### [GIVEN DATA]

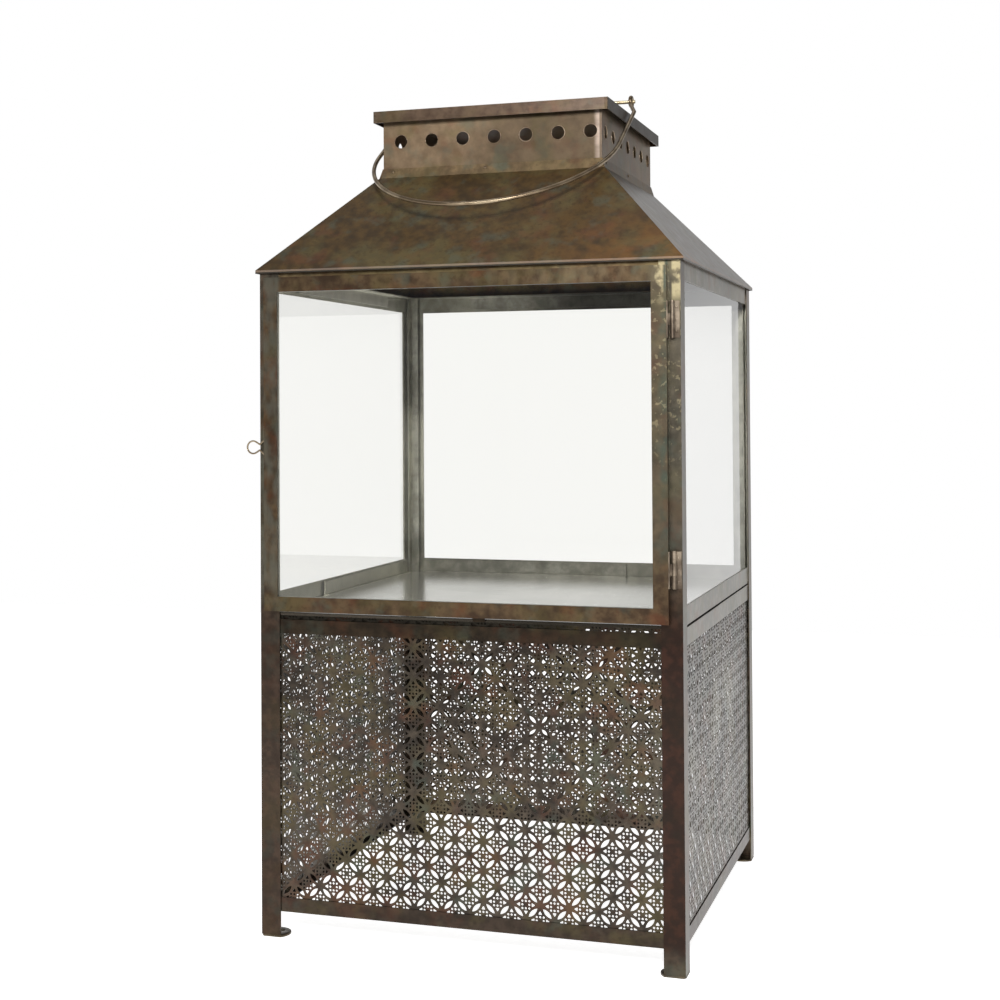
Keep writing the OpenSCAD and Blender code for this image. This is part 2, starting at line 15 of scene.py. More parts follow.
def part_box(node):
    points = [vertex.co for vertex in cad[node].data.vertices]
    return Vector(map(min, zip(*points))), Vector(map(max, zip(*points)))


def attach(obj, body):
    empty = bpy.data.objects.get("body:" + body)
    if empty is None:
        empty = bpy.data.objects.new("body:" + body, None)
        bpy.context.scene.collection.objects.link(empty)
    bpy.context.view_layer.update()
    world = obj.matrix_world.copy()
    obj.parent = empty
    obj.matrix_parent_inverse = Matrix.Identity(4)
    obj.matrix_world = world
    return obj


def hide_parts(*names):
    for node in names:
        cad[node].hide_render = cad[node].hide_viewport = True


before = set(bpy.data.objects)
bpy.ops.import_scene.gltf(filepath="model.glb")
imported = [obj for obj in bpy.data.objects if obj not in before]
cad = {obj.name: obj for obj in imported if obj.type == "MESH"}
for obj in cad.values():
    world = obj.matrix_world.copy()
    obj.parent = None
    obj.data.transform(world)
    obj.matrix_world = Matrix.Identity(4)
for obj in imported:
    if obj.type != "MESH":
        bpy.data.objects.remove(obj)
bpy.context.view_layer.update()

MM = 0.001

# %% [markdown]
# The camera comes first. Its place, turn and lens were fitted to the straight edges of the real
# lantern. The lens is a little off the middle of the picture, as when a photograph is cropped,
# and the camera's shift says by how much.

# %% Camera
CAMERA_AT = Vector((0.5813, -1.9899, 0.6144))
CAMERA_YAW, CAMERA_PITCH, CAMERA_ROLL = 0.3125, 0.0182, -0.0057
PICTURE_SIDE_PX = 1000
LENS_AXIS_PX = (478.0, 378.9)
FOCAL_PX = 1625.7
SENSOR_WIDTH_MM = 36.0


def turned(first, second, angle):
    """Two unit vectors at right angles, turned by an angle in their own plane."""
    return (
        first * math.cos(angle) + second * math.sin(angle),
        second * math.cos(angle) - first * math.sin(angle),
    )


level = Vector((-math.sin(CAMERA_YAW), math.cos(CAMERA_YAW), 0))
forward, camera_up = turned(level, Vector((0, 0, 1)), CAMERA_PITCH)
camera_right, camera_up = turned(forward.cross(camera_up), camera_up, CAMERA_ROLL)

camera_data = bpy.data.cameras.new("photo_camera")
camera_data.sensor_width = SENSOR_WIDTH_MM
camera_data.lens = FOCAL_PX / PICTURE_SIDE_PX * SENSOR_WIDTH_MM
camera_data.shift_x = (PICTURE_SIDE_PX / 2 - LENS_AXIS_PX[0]) / PICTURE_SIDE_PX
camera_data.shift_y = (LENS_AXIS_PX[1] - PICTURE_SIDE_PX / 2) / PICTURE_SIDE_PX
camera = bpy.data.objects.new("photo_camera", camera_data)
bpy.context.scene.collection.objects.link(camera)
turn = Matrix((camera_right, camera_up, -forward)).transposed()
camera.matrix_world = Matrix.Translation(CAMERA_AT) @ turn.to_4x4()
bpy.context.scene.camera = camera
print("lens", round(camera_data.lens, 2), "mm, shift", camera_data.shift_x, camera_data.shift_y)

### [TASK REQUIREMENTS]
Starting at the line that contains "points = [vertex.co", repeat each line exactly, and stop after the line that contains "SENSOR_WIDTH_MM = 36.0".

### [EXPECTED ANSWER]
    points = [vertex.co for vertex in cad[node].data.vertices]
    return Vector(map(min, zip(*points))), Vector(map(max, zip(*points)))


def attach(obj, body):
    empty = bpy.data.objects.get("body:" + body)
    if empty is None:
        empty = bpy.data.objects.new("body:" + body, None)
        bpy.context.scene.collection.objects.link(empty)
    bpy.context.view_layer.update()
    world = obj.matrix_world.copy()
    obj.parent = empty
    obj.matrix_parent_inverse = Matrix.Identity(4)
    obj.matrix_world = world
    return obj


def hide_parts(*names):
    for node in names:
        cad[node].hide_render = cad[node].hide_viewport = True


before = set(bpy.data.objects)
bpy.ops.import_scene.gltf(filepath="model.glb")
imported = [obj for obj in bpy.data.objects if obj not in before]
cad = {obj.name: obj for obj in imported if obj.type == "MESH"}
for obj in cad.values():
    world = obj.matrix_world.copy()
    obj.parent = None
    obj.data.transform(world)
    obj.matrix_world = Matrix.Identity(4)
for obj in imported:
    if obj.type != "MESH":
        bpy.data.objects.remove(obj)
bpy.context.view_layer.update()

MM = 0.001

# %% [markdown]
# The camera comes first. Its place, turn and lens were fitted to the straight edges of the real
# lantern. The lens is a little off the middle of the picture, as when a photograph is cropped,
# and the camera's shift says by how much.

# %% Camera
CAMERA_AT = Vector((0.5813, -1.9899, 0.6144))
CAMERA_YAW, CAMERA_PITCH, CAMERA_ROLL = 0.3125, 0.0182, -0.0057
PICTURE_SIDE_PX = 1000
LENS_AXIS_PX = (478.0, 378.9)
FOCAL_PX = 1625.7
SENSOR_WIDTH_MM = 36.0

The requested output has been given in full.